- _GIVEN EXERCISE_: How does the data below read from its first line through the line containing "const HUB_DISC_RADIUS = 16.85;"? Print those lines exactly.

[START DATA SHOWN]

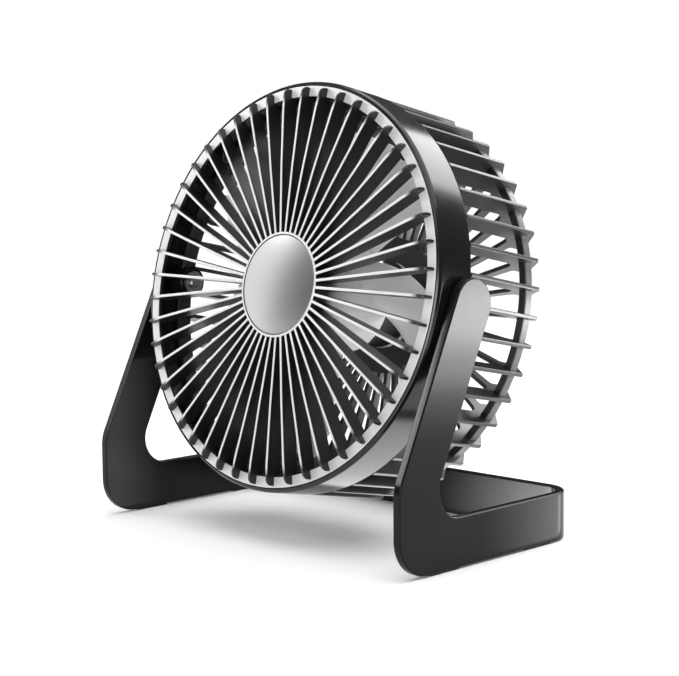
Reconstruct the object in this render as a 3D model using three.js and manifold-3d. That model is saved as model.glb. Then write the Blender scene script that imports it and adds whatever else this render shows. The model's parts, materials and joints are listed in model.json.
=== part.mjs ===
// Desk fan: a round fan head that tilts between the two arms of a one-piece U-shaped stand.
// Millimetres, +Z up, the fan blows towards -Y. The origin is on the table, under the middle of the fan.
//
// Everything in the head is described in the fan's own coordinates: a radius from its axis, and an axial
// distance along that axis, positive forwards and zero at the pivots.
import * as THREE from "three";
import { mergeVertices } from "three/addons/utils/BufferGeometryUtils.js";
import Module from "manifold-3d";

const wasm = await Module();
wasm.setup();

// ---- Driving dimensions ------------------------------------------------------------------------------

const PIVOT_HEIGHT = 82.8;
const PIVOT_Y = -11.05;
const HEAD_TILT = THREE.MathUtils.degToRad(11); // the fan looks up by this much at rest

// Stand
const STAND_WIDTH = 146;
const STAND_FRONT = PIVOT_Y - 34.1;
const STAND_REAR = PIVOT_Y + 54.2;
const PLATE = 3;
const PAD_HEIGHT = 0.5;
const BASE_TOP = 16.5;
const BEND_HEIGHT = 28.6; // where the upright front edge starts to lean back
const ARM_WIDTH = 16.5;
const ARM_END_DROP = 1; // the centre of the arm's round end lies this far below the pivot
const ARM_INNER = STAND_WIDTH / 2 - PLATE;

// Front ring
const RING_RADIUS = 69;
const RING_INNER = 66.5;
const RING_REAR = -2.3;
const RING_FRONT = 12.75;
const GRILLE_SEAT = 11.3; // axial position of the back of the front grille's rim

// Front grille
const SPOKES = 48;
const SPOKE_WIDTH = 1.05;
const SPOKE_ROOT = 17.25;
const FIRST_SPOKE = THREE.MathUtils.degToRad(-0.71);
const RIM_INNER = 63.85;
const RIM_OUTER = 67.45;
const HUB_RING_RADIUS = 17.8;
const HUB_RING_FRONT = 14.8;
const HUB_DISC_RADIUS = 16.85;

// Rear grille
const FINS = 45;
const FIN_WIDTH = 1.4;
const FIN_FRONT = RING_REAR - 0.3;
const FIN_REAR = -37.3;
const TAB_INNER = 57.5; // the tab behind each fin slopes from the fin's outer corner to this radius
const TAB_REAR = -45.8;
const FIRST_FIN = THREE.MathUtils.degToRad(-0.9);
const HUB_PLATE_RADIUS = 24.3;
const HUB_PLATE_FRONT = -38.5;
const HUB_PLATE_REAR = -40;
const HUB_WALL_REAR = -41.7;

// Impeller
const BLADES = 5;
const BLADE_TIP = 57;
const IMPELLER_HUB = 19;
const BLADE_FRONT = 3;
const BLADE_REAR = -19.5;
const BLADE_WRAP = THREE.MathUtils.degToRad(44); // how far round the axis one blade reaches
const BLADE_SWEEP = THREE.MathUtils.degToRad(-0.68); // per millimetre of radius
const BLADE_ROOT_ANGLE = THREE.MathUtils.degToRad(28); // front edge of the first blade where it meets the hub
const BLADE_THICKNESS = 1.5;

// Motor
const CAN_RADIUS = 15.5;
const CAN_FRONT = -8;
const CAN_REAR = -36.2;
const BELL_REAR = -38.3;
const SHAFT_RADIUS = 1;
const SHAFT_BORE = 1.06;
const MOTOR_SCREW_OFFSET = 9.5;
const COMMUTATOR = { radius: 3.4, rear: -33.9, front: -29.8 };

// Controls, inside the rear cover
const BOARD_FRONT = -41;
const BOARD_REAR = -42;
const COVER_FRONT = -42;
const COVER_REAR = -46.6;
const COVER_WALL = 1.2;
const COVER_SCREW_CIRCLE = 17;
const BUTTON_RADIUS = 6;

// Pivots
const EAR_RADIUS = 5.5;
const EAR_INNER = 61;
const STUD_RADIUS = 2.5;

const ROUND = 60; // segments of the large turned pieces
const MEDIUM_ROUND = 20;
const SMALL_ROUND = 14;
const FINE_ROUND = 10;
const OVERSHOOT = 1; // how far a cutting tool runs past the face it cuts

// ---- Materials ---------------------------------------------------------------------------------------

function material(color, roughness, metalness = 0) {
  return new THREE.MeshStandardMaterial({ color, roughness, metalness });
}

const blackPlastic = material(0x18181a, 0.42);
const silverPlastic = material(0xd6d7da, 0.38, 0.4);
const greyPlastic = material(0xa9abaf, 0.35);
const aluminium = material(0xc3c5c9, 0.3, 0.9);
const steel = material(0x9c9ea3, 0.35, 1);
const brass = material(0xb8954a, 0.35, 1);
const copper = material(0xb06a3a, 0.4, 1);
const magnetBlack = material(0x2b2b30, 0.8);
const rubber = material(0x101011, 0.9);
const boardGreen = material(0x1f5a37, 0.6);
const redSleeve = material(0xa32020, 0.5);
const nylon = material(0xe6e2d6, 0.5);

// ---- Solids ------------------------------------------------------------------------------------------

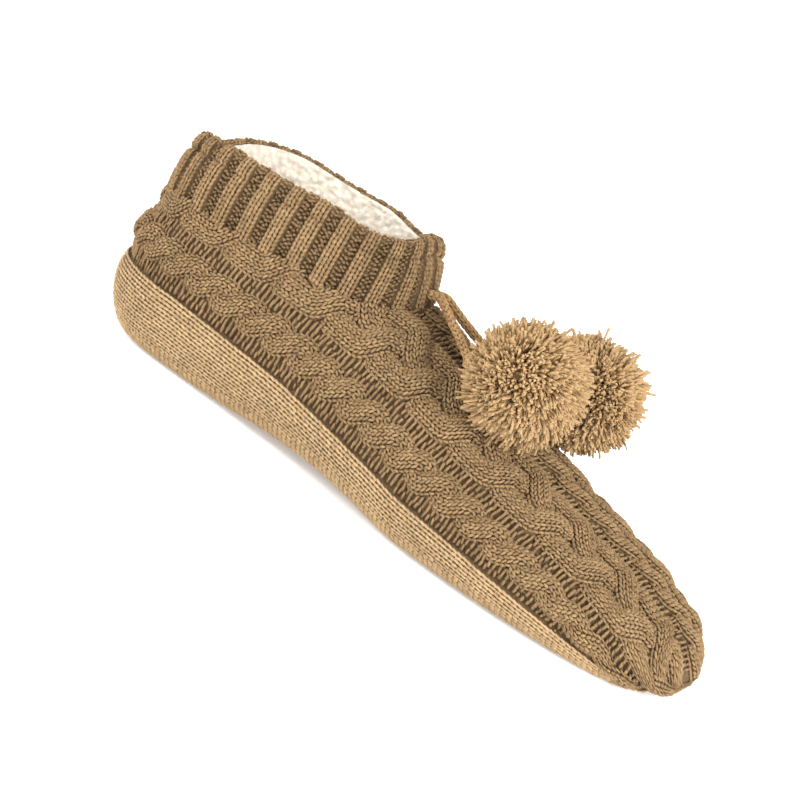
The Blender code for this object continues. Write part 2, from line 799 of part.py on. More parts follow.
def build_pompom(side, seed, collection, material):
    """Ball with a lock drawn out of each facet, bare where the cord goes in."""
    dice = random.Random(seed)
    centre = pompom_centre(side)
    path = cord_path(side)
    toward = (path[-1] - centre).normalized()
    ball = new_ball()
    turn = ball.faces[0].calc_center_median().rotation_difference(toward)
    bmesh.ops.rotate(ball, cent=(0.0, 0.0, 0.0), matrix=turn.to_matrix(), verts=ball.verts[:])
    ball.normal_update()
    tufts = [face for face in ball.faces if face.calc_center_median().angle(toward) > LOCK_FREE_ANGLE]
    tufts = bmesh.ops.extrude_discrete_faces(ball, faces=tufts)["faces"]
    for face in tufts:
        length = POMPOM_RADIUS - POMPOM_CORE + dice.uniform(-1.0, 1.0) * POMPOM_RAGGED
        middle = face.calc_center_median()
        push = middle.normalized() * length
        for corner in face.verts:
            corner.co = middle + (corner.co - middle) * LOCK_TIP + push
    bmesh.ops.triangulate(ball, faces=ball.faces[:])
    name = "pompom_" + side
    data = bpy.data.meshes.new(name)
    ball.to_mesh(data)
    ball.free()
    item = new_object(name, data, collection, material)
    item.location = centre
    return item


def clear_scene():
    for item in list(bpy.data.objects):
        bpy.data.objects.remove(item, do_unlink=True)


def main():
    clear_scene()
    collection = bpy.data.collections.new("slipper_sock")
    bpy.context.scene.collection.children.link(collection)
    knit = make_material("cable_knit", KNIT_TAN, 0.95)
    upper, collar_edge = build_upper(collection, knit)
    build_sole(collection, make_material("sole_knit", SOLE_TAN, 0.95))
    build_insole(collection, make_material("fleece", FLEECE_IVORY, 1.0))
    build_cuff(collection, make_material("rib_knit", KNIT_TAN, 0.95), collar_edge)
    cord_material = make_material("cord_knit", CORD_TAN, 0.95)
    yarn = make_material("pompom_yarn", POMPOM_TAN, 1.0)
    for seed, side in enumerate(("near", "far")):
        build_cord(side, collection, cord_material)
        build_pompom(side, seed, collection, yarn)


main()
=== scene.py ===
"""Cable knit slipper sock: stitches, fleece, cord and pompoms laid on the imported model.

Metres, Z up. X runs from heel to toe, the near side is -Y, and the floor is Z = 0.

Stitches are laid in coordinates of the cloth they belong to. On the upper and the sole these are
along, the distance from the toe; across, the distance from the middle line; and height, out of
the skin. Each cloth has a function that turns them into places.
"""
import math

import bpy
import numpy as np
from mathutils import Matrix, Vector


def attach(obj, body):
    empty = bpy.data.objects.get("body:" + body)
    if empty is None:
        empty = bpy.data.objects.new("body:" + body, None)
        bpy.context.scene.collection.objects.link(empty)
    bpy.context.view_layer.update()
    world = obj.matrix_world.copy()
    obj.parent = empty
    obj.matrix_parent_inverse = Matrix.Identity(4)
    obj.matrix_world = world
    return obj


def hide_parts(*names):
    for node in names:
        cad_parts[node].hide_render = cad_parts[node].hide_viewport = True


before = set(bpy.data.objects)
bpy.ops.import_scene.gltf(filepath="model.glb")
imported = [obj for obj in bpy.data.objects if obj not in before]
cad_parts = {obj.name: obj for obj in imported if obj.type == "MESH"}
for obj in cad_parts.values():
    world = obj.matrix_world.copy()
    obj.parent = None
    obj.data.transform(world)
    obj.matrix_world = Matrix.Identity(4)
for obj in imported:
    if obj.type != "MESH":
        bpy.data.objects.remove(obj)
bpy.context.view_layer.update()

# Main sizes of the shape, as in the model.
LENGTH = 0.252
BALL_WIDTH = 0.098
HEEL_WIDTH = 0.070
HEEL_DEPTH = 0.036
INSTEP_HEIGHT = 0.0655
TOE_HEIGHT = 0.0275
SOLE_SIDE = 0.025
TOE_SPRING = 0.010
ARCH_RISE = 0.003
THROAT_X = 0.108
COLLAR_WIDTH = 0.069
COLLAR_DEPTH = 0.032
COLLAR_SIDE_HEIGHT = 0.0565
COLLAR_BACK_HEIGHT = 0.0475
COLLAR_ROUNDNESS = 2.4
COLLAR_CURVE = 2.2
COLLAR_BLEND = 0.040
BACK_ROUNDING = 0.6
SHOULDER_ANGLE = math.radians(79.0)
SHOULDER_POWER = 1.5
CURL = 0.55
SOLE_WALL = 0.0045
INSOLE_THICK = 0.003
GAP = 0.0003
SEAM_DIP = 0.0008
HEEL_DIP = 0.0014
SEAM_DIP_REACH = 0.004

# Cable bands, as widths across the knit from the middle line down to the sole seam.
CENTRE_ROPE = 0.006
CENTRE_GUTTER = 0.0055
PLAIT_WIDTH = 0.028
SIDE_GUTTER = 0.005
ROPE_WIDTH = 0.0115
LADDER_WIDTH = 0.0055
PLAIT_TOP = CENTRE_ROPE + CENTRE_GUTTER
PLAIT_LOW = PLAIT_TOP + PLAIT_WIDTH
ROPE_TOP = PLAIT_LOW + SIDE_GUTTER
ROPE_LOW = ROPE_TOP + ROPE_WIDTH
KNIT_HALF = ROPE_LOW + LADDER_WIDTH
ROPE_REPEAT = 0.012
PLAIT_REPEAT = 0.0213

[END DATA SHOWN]

- _THE SOLUTION_:
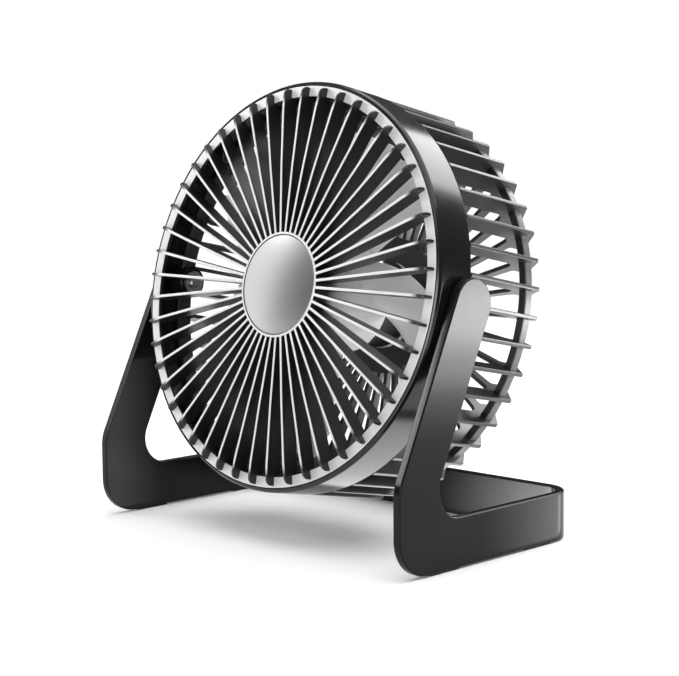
Reconstruct the object in this render as a 3D model using three.js and manifold-3d. That model is saved as model.glb. Then write the Blender scene script that imports it and adds whatever else this render shows. The model's parts, materials and joints are listed in model.json.
=== part.mjs ===
// Desk fan: a round fan head that tilts between the two arms of a one-piece U-shaped stand.
// Millimetres, +Z up, the fan blows towards -Y. The origin is on the table, under the middle of the fan.
//
// Everything in the head is described in the fan's own coordinates: a radius from its axis, and an axial
// distance along that axis, positive forwards and zero at the pivots.
import * as THREE from "three";
import { mergeVertices } from "three/addons/utils/BufferGeometryUtils.js";
import Module from "manifold-3d";

const wasm = await Module();
wasm.setup();

// ---- Driving dimensions ------------------------------------------------------------------------------

const PIVOT_HEIGHT = 82.8;
const PIVOT_Y = -11.05;
const HEAD_TILT = THREE.MathUtils.degToRad(11); // the fan looks up by this much at rest

// Stand
const STAND_WIDTH = 146;
const STAND_FRONT = PIVOT_Y - 34.1;
const STAND_REAR = PIVOT_Y + 54.2;
const PLATE = 3;
const PAD_HEIGHT = 0.5;
const BASE_TOP = 16.5;
const BEND_HEIGHT = 28.6; // where the upright front edge starts to lean back
const ARM_WIDTH = 16.5;
const ARM_END_DROP = 1; // the centre of the arm's round end lies this far below the pivot
const ARM_INNER = STAND_WIDTH / 2 - PLATE;

// Front ring
const RING_RADIUS = 69;
const RING_INNER = 66.5;
const RING_REAR = -2.3;
const RING_FRONT = 12.75;
const GRILLE_SEAT = 11.3; // axial position of the back of the front grille's rim

// Front grille
const SPOKES = 48;
const SPOKE_WIDTH = 1.05;
const SPOKE_ROOT = 17.25;
const FIRST_SPOKE = THREE.MathUtils.degToRad(-0.71);
const RIM_INNER = 63.85;
const RIM_OUTER = 67.45;
const HUB_RING_RADIUS = 17.8;
const HUB_RING_FRONT = 14.8;
const HUB_DISC_RADIUS = 16.85;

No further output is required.